A Complete Guide to Accelerating PyTorch on Mac M1 Chip with 5-7 Times Speed Improvement

In May 2022, PyTorch officially announced support for model acceleration on Mac with M1 chip. Official comparison data shows that the training speed on M1 can be accelerated by an average of 7 times compared to CPU.

Wow, without needing a separate GPU, I couldn’t wait to get my hands on an M1 MacBook to try it out, and I have organized what I believe to be important information into this article.

Reply with the keyword: M1 in the WeChat public account to obtain the source code of this article’s Jupyter notebook.

1. Acceleration Principle

Question 1: Why can the Mac M1 chip be used to accelerate PyTorch?

Because the Mac M1 chip is not just a simple CPU chip, but an integrated chip that includes a CPU (Central Processing Unit), GPU (Graphics Processing Unit), NPU (Neural Processing Unit), and unified memory units among many other components. Since the Mac M1 chip integrates a GPU component, it can be used to accelerate PyTorch.

Question 2: How much video memory does the GPU on the Mac M1 chip have?

The CPU and GPU of the Mac M1 chip use unified memory units. Therefore, the available video memory size on the Mac M1 chip is the same as the memory size of the Mac computer.

Question 3: Do I need to install the CUDA backend to accelerate PyTorch on the Mac M1 chip?

No, CUDA is designed for NVIDIA GPUs. The GPU in the Mac M1 chip uses the MPS acceleration backend, which is already available in the corresponding operating system and does not require separate installation. You only need to install the compatible version of PyTorch.

Question 4: Why are some software that can be installed on Mac Intel chip computers not installable on Mac M1 chip computers?

The Mac M1 chip uses a simplified instruction set architecture called ARM architecture for high performance and energy efficiency, which is different from the x86 architecture used by common CPU chips like Intel. Therefore, some software developed based on the x86 instruction set cannot be used directly on Mac M1 chip computers.

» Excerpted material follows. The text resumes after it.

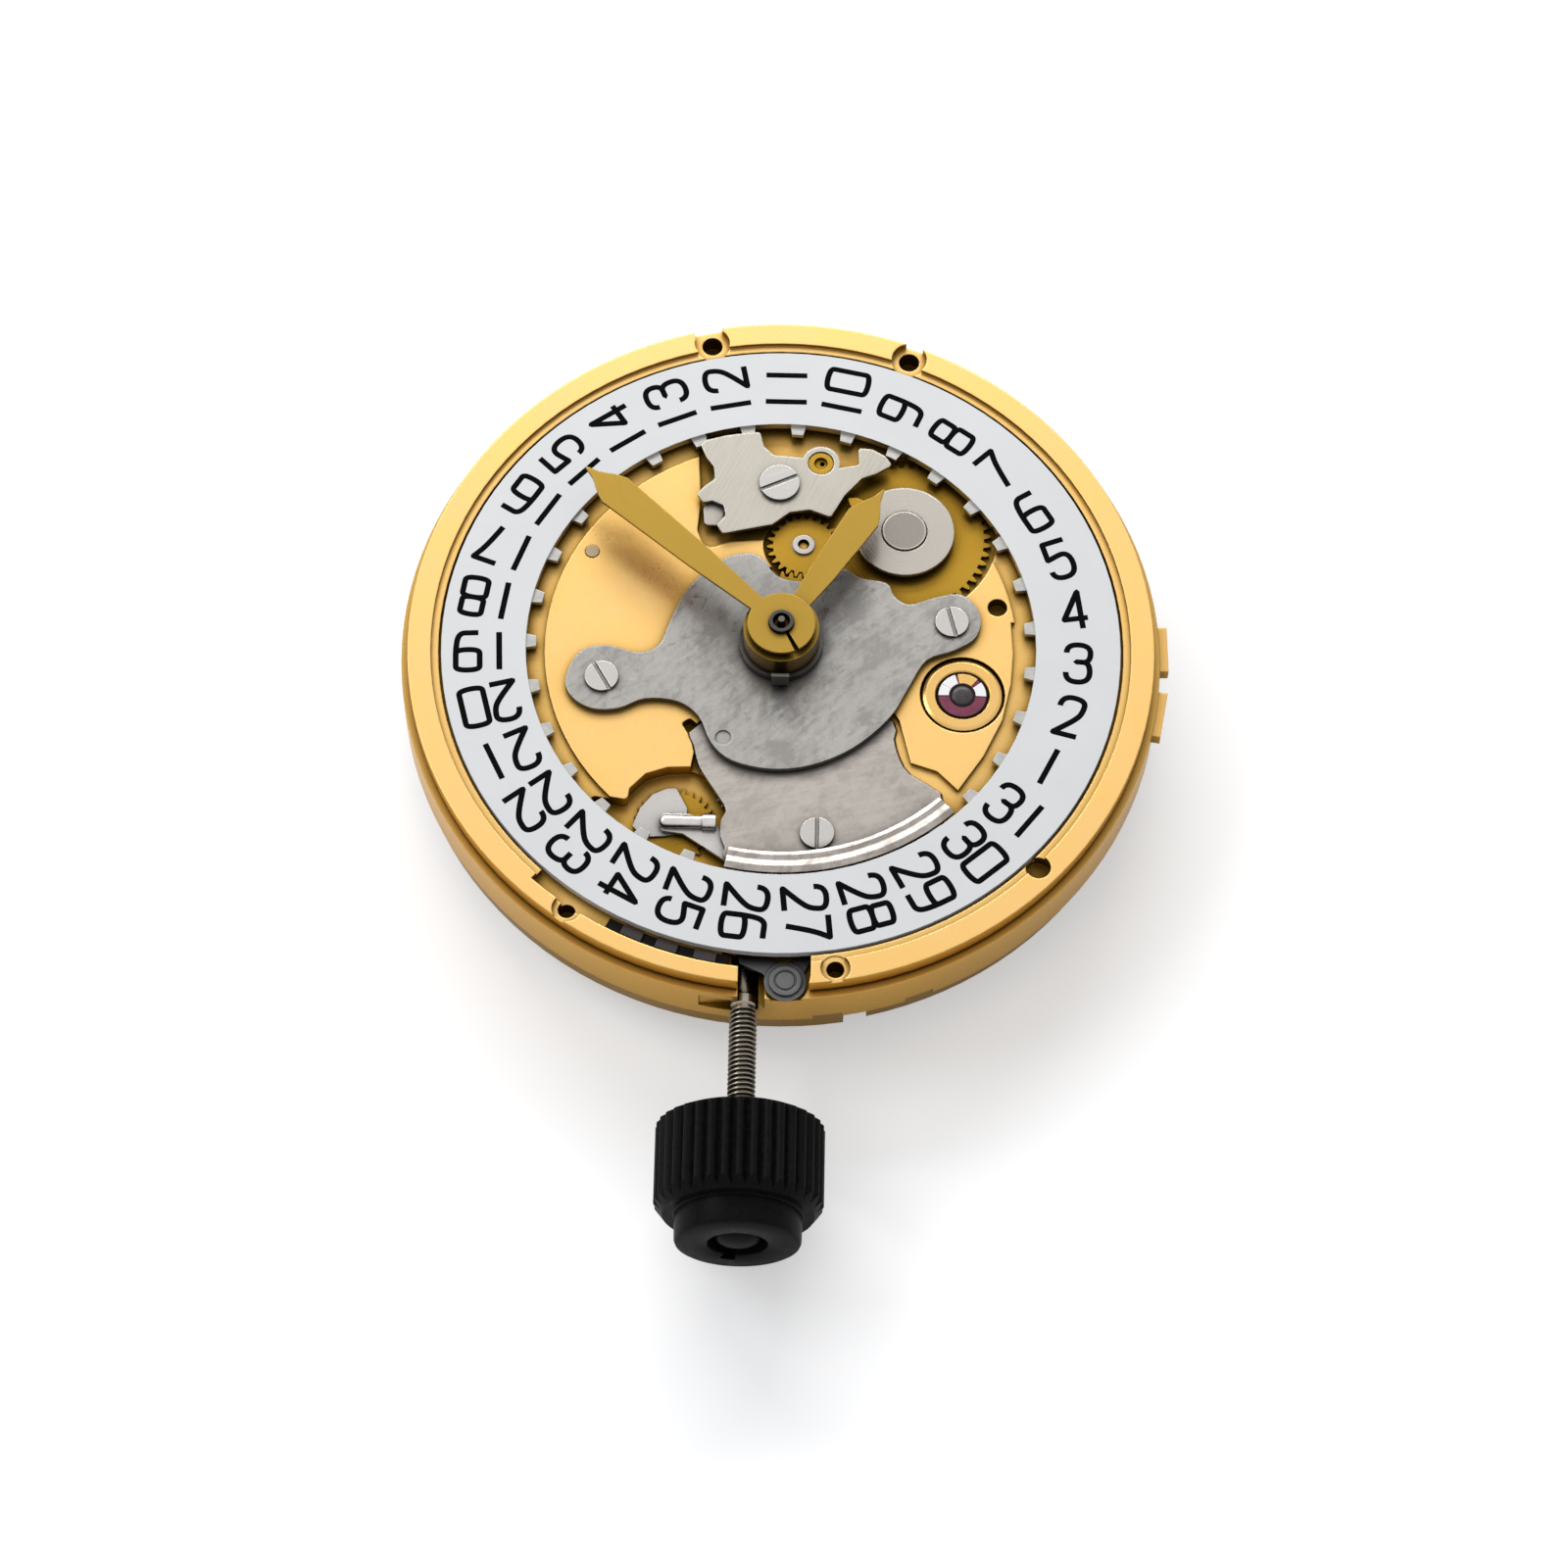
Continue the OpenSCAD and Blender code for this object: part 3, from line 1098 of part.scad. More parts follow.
module pallet_fork() {
    reach = pallet_to_balance - 0.42;
    stone_y = escape_r * sin(22.5);
    stone_x = escape_to_pallet - (escape_r + 0.1) * cos(22.5);
    color("silver") at(P_PALLET) rotate(pallet_dir) {
        slab(z_escape - 0.01, z_escape - 0.13) difference() {
            polygon(rounded([[-stone_x - 0.02, stone_y + 0.3], [-stone_x + 0.2, stone_y + 0.36],
                [0.28, 0.3], [reach - 0.5, 0.12], [reach - 0.2, 0.3], [reach + 0.1, 0.26],
                [reach + 0.1, -0.26], [reach - 0.2, -0.3], [reach - 0.5, -0.12], [0.28, -0.3],
                [-stone_x + 0.2, -stone_y - 0.36], [-stone_x - 0.02, -stone_y - 0.3],
                [-stone_x + 0.06, -stone_y + 0.1], [-0.02, -0.2], [-0.02, 0.2],
                [-stone_x + 0.06, stone_y - 0.1]], 0.05));
            translate([reach - 0.18, -0.11]) square([0.5, 0.22]);
        }
        disc(0.1, z_web - play, z_web - 0.48);
        disc(pivot_end_r, z_web + 0.2, z_web - 0.6);
    }
    // Pallet stones
    color("crimson") at(P_PALLET) rotate(pallet_dir)
        for (s = [-1, 1]) slab(z_escape - 0.005, z_escape - 0.135)
            polygon([[-stone_x - 0.02, s * (stone_y + 0.04)], [-stone_x - 0.02, s * (stone_y + 0.2)],
                [-stone_x + 0.1, s * (stone_y + 0.2)], [-stone_x + 0.1, s * (stone_y + 0.04)]]);
}
module pallet_bridge() {
    away = heading([0, 0], P_PALLET) - 38;
    foot = P_PALLET + polar(2.3, away);
    color("gold") difference() {
        union() {
            slab(z_web - 0.45, z_web - 0.65) polygon(rounded([
                P_PALLET + polar(0.55, away + 120), P_PALLET + polar(0.75, away + 180),
                P_PALLET + polar(0.55, away - 120), foot + polar(0.8, away - 60),
                foot + polar(0.8, away + 60)], 0.3, 5));
            at(foot) disc(0.5, z_web - 0.01, z_web - 0.5);
        }
        at(P_PALLET) disc(0.3, z_web, z_seat);
    }
    color("silver") at(foot) screw(0.38, 0.12, 0.2, 0.3, z_web - 0.64, -1, 30);
}
module balance_wheel() {
    color("gold") at(P_BALANCE) {
        tube(balance_r, balance_r - 0.38, z_balance, z_balance - balance_t);
        for (a = [20, 140, 260]) rotate(a) translate([0.2, -0.14, z_balance - 0.16])
            cube([balance_r - 0.4, 0.28, 0.12]);
        tube(0.45, 0.2 + seat, z_balance - 0.02, z_balance - 0.2);
    }
}
module balance_staff() {
    color("silver") at(P_BALANCE) {
        disc(0.2, z_escape - 0.24, z_cock + 0.03);
        disc(pivot_end_r, z_web + 0.12, z_escape - 0.2);
        disc(0.12, z_web - play, z_escape - 0.26);
        disc(pivot_end_r, z_cock + 0.04, z_cock - 0.18);
        disc(0.55, z_escape - 0.28, z_escape - 0.38);
        disc(0.32, z_balance - 0.24, z_balance - 0.44);
    }
    color("crimson") at(P_BALANCE + polar(0.42, pallet_dir + 180))
        disc(0.07, z_escape - 0.13 - play, z_escape - 0.3);
}
// Balance spring as one flat ribbon
module hairspring() {
    turns = 7;
    ribbon = 0.05;
    r0 = 0.4;
    r1 = 2;
    steps = 24 * turns;
    echo(str("hairspring least gap ", (r1 - r0) / turns - ribbon));
    color("steelblue") at(P_BALANCE) slab(z_balance - 0.3, z_balance - 0.4)
        polygon(concat(
            [for (i = [0:steps]) polar(r0 + (r1 - r0) * i / steps, i * 15)],
            [for (i = [steps:-1:0]) polar(r0 + (r1 - r0) * i / steps - ribbon, i * 15)]));
}
module balance_cock() {
    color("goldenrod") difference() {
        union() {
            slab(z_cock, z_cock - cock_t) polygon(rounded([P_BALANCE + [-0.8, 1], P_BALANCE + [1, 1],
                P_BALANCE + [1.5, -1.2], [10.2, -5.6], [8.6, -8.4], [6.2, -9.3], [5.6, -6.4],
                P_BALANCE + [-1.2, -1]], 0.7, 5));
            slab(z_seat, z_cock - cock_t) intersection() {
                circle(r = wall_in_r + 0.9);
                polygon([[9.5, -5.2], [12.3, -6.6], [12.3, -12], [3, -13], [3.9, -8.9], [5.3, -7.3],
                    [6, -6.3]]);
                difference() {
                    circle(r = 20);
                    translate(P_BALANCE) circle(r = balance_r + 0.3);
                }
            }
        }
        at(P_BALANCE) disc(0.88 + seat, 0, z_under);
        for (p = COCK_SCREWS) at(p) {
            disc(bridge_tapped_r, 0, z_under);
            disc(bridge_sink_r, z_cock - cock_t + 0.2, z_under);
        }
    }
}
module regulator() {
    color("silver") at(P_BALANCE) {
        tube(1.3, 1.04, z_cock - cock_t - 0.01, z_cock - cock_t - 0.1);
        for (a = [-100, -55]) rotate(a) translate([1.2, -0.12, z_cock - cock_t - 0.1])
            cube([1.5, 0.24, 0.09]);
        rotate(-100) translate([1.95, 0, 0]) disc(0.12, z_cock - cock_t - 0.01, z_cock - cock_t - 0.1);
    }
}
// Plan of the train bridge; the barrel bridge takes the ground to its left
TRAIN_SIDE = [[-5, 12.6], [-1.35, 6.4], [-1.35, -4], [1.2, -4.45], [3.7, -4.2]];
module train_plan() {
    intersection() {
        circle(r = wall_in_r + 1);
        difference() {
            polygon(concat(TRAIN_SIDE, [[4.3, -2], [4.6, 3], [12, 5.6], [13, 13], [-5, 14]]));
            translate(P_BALANCE) circle(r = balance_r + 0.25);
        }
    }
}
module barrel_plan() {
    intersection() {
        circle(r = wall_in_r + 1);
        polygon([[-5.12, 14], [-5.12, 12.6], [-1.47, 6.4], [-1.47, -4.1], [1.1, -4.57], [1.6, -6.5],
            [2.4, -13], [-14, -13], [-14, 14]]);
    }
}
// A bridge: a plate under the seat with a thicker rim at the wall
module bridge_body() {
    slab(z_seat, z_bridge) children();
    difference() {
        slab(z_seat - 0.1, z_rim_low) children();
        disc(wall_in_r - 0.7, 0, z_under);
    }
}
module bridge_screw_hole() {
    disc(bridge_tapped_r, 0, z_under);
    disc(bridge_sink_r, z_bridge, z_under);
}
module train_bridge() {
    color("goldenrod") difference() {
        bridge_body() train_plan();
        for (p = [P_THIRD, P_ESCAPE]) at(p) {
            disc(jewel_r, z_seat + over, z_seat - 0.32);
            disc(0.2, 0, z_under);
        }
        disc(centre_jewel_r, z_seat + over, z_seat - 0.32);
        disc(0.3, 0, z_under);
        for (p = TRAIN_SCREWS) at(p) bridge_screw_hole();
        for (p = AUTO_FEET) at(p) disc(tapped_r, 0, z_under);
    }
}
module barrel_bridge() {
    color("goldenrod") difference() {
        bridge_body() barrel_plan();
        at(P_BARREL) disc(arbor_r - 0.05 + run, 0, z_under);
        at(P_CROWN) disc(crown_hub_r + run, 0, z_under);
        at(P_IDLER) disc(bridge_tapped_r, 0, z_under);
        for (p = BARREL_SCREWS) at(p) bridge_screw_hole();
        at(P_CROWN) disc(crown_wheel_r + winding_m + 0.15, z_bridge, z_under);
        at(AUTO_FEET[1]) disc(tapped_r, 0, z_under);
        at(CLICK) disc(0.26, 0, z_under);
    }
}
module crown_wheel() {
    color("silver") at(P_CROWN) {
        difference() {
            toothed_plain(crown_low_n, 2 * crown_low_r / crown_low_n, z_crown_low, z_seat + 0.04,
                90 + 180 + 180 / crown_low_n);
            disc(0.2, 0, z_under);
        }
        tube(crown_hub_r, 0.2, z_seat + 0.06, z_wind);
        difference() {
            toothed(crown_up_n, winding_m, z_wind, z_wind - winding_t, 0);
            disc(0.2, 0, z_under);
        }
    }
}
module winding_idler() {
    color("silver") at(P_IDLER) difference() {
        toothed(idler_n, winding_m, z_wind, z_wind - winding_t, idler_turn);
        disc(idler_stud_r + run, 0, z_under);
    }
}
module ratchet_wheel() {
    color("silver") at(P_BARREL) difference() {
        toothed(ratchet_n, winding_m, z_wind, z_wind - winding_t, ratchet_turn);
        slab(0, z_under) square(arbor_square + 2 * seat, center = true);
    }
}
CLICK = P_BARREL + polar(ratchet_r + 1.35, 205);
module click() {
    color("silver") at(CLICK) {
        slab(z_wind, z_wind - winding_t) polygon(rounded([[-0.5, -0.4], [0.4, -0.5], [0.6, 0.1],
            [0.74, 1.28], [0.6, 1.45], [0.25, 0.7], [-0.4, 0.5]], 0.1));
        disc(0.22, z_seat - 0.15, z_wind - 0.02);
    }
}
module bridge_screws() {
    color("silver") {
        for (p = concat(BARREL_SCREWS, TRAIN_SCREWS))
            at(p) screw(bridge_head_r, 0.22, tapped_r, 1.2, z_bridge, -1, 40);
        for (p = COCK_SCREWS)
            at(p) screw(bridge_head_r, 0.18, tapped_r, 1.2, z_cock - cock_t + 0.2, -1, 70);
        for (p = AUTO_FEET) at(p) screw(0.55, 0.14, 0.24, 1.3, z_auto_low, -1, 10);
        // Centre screw of the ratchet wheel and stud of the intermediate winding wheel
        at(P_BARREL) screw(0.95, 0.16, 0.01, 0.01, z_wind - winding_t, -1, 60);
        at(P_IDLER) {
            disc(idler_stud_r, z_bridge, z_wind - winding_t - 0.02);
            screw(0.95, 0.14, tapped_r, 0.7, z_wind - winding_t - 0.03, -1, 15);
        }
    }
}
// Automatic work
module automatic_bridge() {
    color("goldenrod") difference() {
        union() {
            slab(z_auto, z_auto_low) polygon(rounded([[-4.3, 8.9], [-2.6, 9.3], [0.4, 8.2], [3.6, 7.9],
                [5.3, 7], [4.9, 5.6], [2.7, 3.4], [2.3, 0.4], [1.4, -1.6], [1.2, -3.6], [0.2, -4.3],
                [-0.7, -3.6], [-1.6, -1.4], [-2.4, 0.6], [-3.3, 3.9], [-3.7, 5.6], [-4.2, 7.4]], 0.8, 5));
            for (p = AUTO_FEET) at(p) disc(0.58, z_bridge, z_auto_low);
        }
        disc(race_r, 0, z_under);
        for (p = AUTO_FEET) at(p) disc(tapped_r - 0.01, 0, z_under);
        for (p = [P_REV_A, P_REV_B, P_REDUCE]) at(p) disc(0.14, 0, z_under);
    }
}
// Fixed race of the rotor's bearing, pressed into the automatic bridge
module rotor_bearing() {
    color("silver") tube(race_r - seat, rotor_hub_r + run, z_auto - 0.02, z_auto_low - 0.08);
}
module reversing_wheel(turn) {
    toothed(reverse_n, reverse_m, z_reverse, z_reverse - reduce_t, turn);
    toothed(output_n, output_m, z_reduce + 0.02, z_reverse);
    disc(0.12, z_bridge - 0.03, z_auto_low + 0.06);
}
module reversing_wheel_a() {
    color("silver") at(P_REV_A) reversing_wheel(rev_a_turn);
}
module reversing_wheel_b() {
    color("silver") at(P_REV_B) reversing_wheel(rev_b_turn);
}
module reduction_wheel() {
    color("gold") at(P_REDUCE) {
        toothed(reduce_n, reduce_m, z_reduce, z_reduce - reduce_t, 0);
        toothed(reduce_pinion_n, winding_m, z_wind - 0.01, z_reduce, reduce_pinion_turn);
        disc(0.12, z_bridge - 0.03, z_auto_low + 0.06);
    }
}
// Everything on the side that the rotor's weight leaves free
module rotor_gap() {
    r = 2 * rotor_r;
    slab(0, z_under) polygon([[0, 0], polar(r, 90 + rotor_half), polar(2 * r, 270),
        polar(r, 90 - rotor_half)]);
}
module rotor() {
    color("silver") difference() {
        union() {
            difference() {
                union() {
                    disc(rotor_in_r + 0.3, z_rotor, z_rotor - rotor_t);
                    tube(rotor_r, rotor_in_r, z_auto + 0.07, z_bottom);
                }
                rotor_gap();
                for (a = [-58, 0, 58]) rotate(a) slab(0, z_under)
                    polygon(rounded(concat(arc([0, 0], 8.8, 68, 112, 8),
                        arc([0, 0], 4.2, 106, 74, 6)), 0.5));
            }
            disc(2.4, z_rotor, z_rotor - rotor_t);
            disc(rotor_hub_r, z_reverse, z_rotor - 0.05);
            disc(1.2, z_rotor, z_bottom);
            toothed(reverse_n, reverse_m, z_reverse, z_reverse - reduce_t);
        }
        translate([-1.3, -0.12, z_bottom - over]) cube([2.6, 0.24, over + 0.08]);
    }
}

main_plate();
maintaining_plate();
calendar_plate();
keyless_cover();
date_ring();
date_jumper();
jumper_eccentric();
intermediate_date_wheel();
date_driving_wheel();
date_wheel_cap();
hour_wheel();
cannon_pinion();
minute_wheel();
hour_hand();
minute_hand();
dial_washer();
setting_wheel();
setting_lever();
yoke();
corrector_wheel();
corrector_rocker();
release_button();
sliding_pinion();
winding_pinion();
stem();
crown();
shock_blocks();
shock_spring();
cap_jewels();
train_jewels();
dial_side_screws();
steady_pins();
barrel_drum();
barrel_cover();
barrel_arbor();
mainspring();
centre_wheel();
third_wheel();
fourth_wheel();
escape_wheel();
pallet_fork();
pallet_bridge();
balance_wheel();
balance_staff();
hairspring();
balance_cock();
regulator();
train_bridge();
barrel_bridge();
crown_wheel();
winding_idler();
ratchet_wheel();
click();
bridge_screws();
automatic_bridge();
rotor_bearing();
reversing_wheel_a();
reversing_wheel_b();
reduction_wheel();
rotor();
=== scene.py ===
"""Automatic watch movement, dial side up, dressed for a plain studio picture."""

import logging
import math
from dataclasses import dataclass, replace
from enum import Enum
from functools import cache
from typing import Any, Optional, Sequence, Union

import bmesh
import bpy
from mathutils import Matrix, Vector


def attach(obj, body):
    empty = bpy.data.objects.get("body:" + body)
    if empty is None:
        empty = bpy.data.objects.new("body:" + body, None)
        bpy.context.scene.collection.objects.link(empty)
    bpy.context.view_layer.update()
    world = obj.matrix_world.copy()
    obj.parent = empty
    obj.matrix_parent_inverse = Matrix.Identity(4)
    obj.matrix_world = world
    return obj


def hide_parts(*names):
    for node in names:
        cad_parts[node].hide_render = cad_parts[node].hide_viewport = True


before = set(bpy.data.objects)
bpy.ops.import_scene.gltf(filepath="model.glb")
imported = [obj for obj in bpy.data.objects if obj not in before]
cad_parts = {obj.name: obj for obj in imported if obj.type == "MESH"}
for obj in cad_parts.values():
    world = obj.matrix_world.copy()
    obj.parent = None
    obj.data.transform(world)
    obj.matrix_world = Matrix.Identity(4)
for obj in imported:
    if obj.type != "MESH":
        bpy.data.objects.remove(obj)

log = logging.getLogger("movement")

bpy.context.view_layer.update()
MM = 0.001
FULL_TURN = 2 * math.pi
WELD = 0.0005
SHARP_ANGLE = 35.0
SHADE_SAMPLES = 6
EDGE_SAMPLES = 4

Point = tuple[float, float]
Colour = tuple[float, float, float]
Number = Union[float, "Wire"]
Paint = Union[Colour, "Wire"]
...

A Complete Guide to Accelerating PyTorch on Mac M1 Chip with 5-7 Times Speed Improvement

2. Environment Configuration

0. Check Mac model

Click the Mac icon in the upper left corner of the desktop -> About This Mac -> Overview, confirm that it is an M1 chip, and check the memory size (preferably more than 16GB, 8GB may not be sufficient).

1. Download Miniforge3 (Miniforge3 can be understood as the community version of Miniconda/Anaconda, providing more stable support for M1 chip).

https://github.com/conda-forge/miniforge/#download

Note: Anaconda officially released support for Mac M1 chip in May 2022, but the community-released Miniforge3 is still recommended for its open-source and more stable performance.

2. Install Miniforge3

chmod +x ~/Downloads/Miniforge3-MacOSX-arm64.sh
sh ~/Downloads/Miniforge3-MacOSX-arm64.sh
source ~/miniforge3/bin/activate

3. Install PyTorch (version 1.12 officially supports the MPS backend for GPU acceleration on Mac M1 chip).

pip install torch>=1.12 -i https://pypi.tuna.tsinghua.edu.cn/simple

4. Test the environment

import torch

print(torch.backends.mps.is_available())
print(torch.backends.mps.is_built())

If both outputs are True, congratulations, you have successfully configured it.

3. Example Code

Below is an example of using the MNIST handwritten digit recognition to demonstrate the complete process of accelerating PyTorch using the MPS backend on the Mac M1 chip.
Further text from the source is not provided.